What is being asked - Please repeat all of the listing exactly.
══════
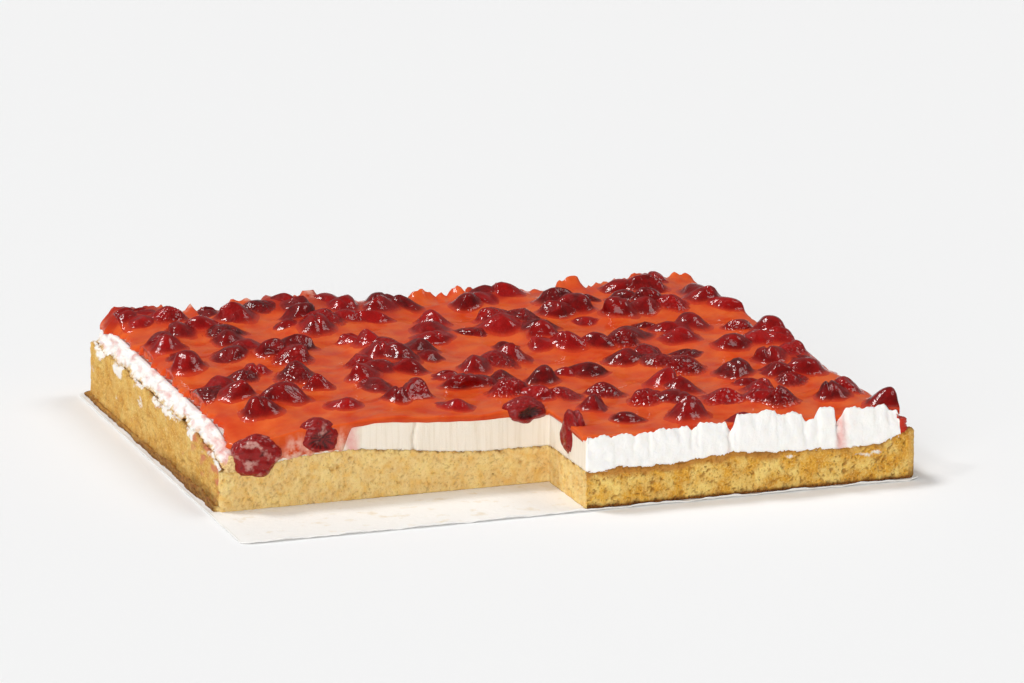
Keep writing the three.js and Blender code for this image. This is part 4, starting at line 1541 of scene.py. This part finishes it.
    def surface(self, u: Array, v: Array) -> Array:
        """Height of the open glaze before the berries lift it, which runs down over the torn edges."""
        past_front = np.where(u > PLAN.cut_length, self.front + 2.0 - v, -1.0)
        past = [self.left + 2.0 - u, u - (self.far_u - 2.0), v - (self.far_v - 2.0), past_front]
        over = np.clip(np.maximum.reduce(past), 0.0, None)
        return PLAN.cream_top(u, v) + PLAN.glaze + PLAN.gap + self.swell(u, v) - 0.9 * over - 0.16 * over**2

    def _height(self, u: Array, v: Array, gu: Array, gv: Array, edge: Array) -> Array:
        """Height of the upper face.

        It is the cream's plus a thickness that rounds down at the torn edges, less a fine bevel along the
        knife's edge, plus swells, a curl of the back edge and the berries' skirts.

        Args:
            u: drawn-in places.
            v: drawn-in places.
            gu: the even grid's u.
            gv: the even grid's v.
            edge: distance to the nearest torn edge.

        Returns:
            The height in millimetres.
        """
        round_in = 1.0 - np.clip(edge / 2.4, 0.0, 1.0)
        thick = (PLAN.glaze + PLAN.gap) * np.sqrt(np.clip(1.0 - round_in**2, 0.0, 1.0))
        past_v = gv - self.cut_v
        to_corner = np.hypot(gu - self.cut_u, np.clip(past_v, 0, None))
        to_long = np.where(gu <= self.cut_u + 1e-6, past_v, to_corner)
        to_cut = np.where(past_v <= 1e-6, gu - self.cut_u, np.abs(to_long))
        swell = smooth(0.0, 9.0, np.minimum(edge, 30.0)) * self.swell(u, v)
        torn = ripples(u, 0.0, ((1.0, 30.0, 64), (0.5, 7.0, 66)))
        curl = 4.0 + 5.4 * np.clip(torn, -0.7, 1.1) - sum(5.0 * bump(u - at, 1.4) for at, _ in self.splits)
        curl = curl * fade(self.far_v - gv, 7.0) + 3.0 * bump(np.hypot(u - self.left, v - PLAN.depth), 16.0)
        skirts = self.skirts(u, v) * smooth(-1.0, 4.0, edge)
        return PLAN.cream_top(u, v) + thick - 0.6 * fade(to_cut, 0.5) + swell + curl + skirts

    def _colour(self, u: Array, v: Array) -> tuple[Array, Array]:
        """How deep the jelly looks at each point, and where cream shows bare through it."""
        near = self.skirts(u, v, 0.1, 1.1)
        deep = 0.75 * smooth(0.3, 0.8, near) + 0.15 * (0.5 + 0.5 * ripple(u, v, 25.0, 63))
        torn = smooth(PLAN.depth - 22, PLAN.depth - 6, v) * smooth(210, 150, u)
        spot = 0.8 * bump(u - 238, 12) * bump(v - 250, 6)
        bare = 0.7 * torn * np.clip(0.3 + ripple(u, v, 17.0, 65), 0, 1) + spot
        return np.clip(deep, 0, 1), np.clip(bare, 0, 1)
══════
Expected answer -
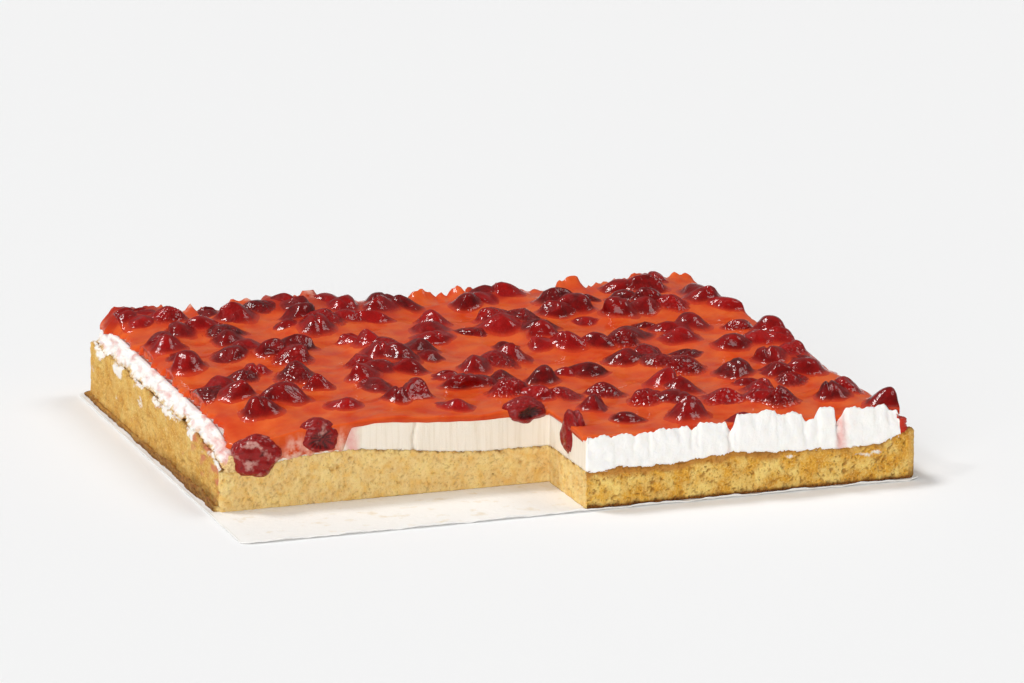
Keep writing the three.js and Blender code for this image. This is part 4, starting at line 1541 of scene.py. This part finishes it.
    def surface(self, u: Array, v: Array) -> Array:
        """Height of the open glaze before the berries lift it, which runs down over the torn edges."""
        past_front = np.where(u > PLAN.cut_length, self.front + 2.0 - v, -1.0)
        past = [self.left + 2.0 - u, u - (self.far_u - 2.0), v - (self.far_v - 2.0), past_front]
        over = np.clip(np.maximum.reduce(past), 0.0, None)
        return PLAN.cream_top(u, v) + PLAN.glaze + PLAN.gap + self.swell(u, v) - 0.9 * over - 0.16 * over**2

    def _height(self, u: Array, v: Array, gu: Array, gv: Array, edge: Array) -> Array:
        """Height of the upper face.

        It is the cream's plus a thickness that rounds down at the torn edges, less a fine bevel along the
        knife's edge, plus swells, a curl of the back edge and the berries' skirts.

        Args:
            u: drawn-in places.
            v: drawn-in places.
            gu: the even grid's u.
            gv: the even grid's v.
            edge: distance to the nearest torn edge.

        Returns:
            The height in millimetres.
        """
        round_in = 1.0 - np.clip(edge / 2.4, 0.0, 1.0)
        thick = (PLAN.glaze + PLAN.gap) * np.sqrt(np.clip(1.0 - round_in**2, 0.0, 1.0))
        past_v = gv - self.cut_v
        to_corner = np.hypot(gu - self.cut_u, np.clip(past_v, 0, None))
        to_long = np.where(gu <= self.cut_u + 1e-6, past_v, to_corner)
        to_cut = np.where(past_v <= 1e-6, gu - self.cut_u, np.abs(to_long))
        swell = smooth(0.0, 9.0, np.minimum(edge, 30.0)) * self.swell(u, v)
        torn = ripples(u, 0.0, ((1.0, 30.0, 64), (0.5, 7.0, 66)))
        curl = 4.0 + 5.4 * np.clip(torn, -0.7, 1.1) - sum(5.0 * bump(u - at, 1.4) for at, _ in self.splits)
        curl = curl * fade(self.far_v - gv, 7.0) + 3.0 * bump(np.hypot(u - self.left, v - PLAN.depth), 16.0)
        skirts = self.skirts(u, v) * smooth(-1.0, 4.0, edge)
        return PLAN.cream_top(u, v) + thick - 0.6 * fade(to_cut, 0.5) + swell + curl + skirts

    def _colour(self, u: Array, v: Array) -> tuple[Array, Array]:
        """How deep the jelly looks at each point, and where cream shows bare through it."""
        near = self.skirts(u, v, 0.1, 1.1)
        deep = 0.75 * smooth(0.3, 0.8, near) + 0.15 * (0.5 + 0.5 * ripple(u, v, 25.0, 63))
        torn = smooth(PLAN.depth - 22, PLAN.depth - 6, v) * smooth(210, 150, u)
        spot = 0.8 * bump(u - 238, 12) * bump(v - 250, 6)
        bare = 0.7 * torn * np.clip(0.3 + ripple(u, v, 17.0, 65), 0, 1) + spot
        return np.clip(deep, 0, 1), np.clip(bare, 0, 1)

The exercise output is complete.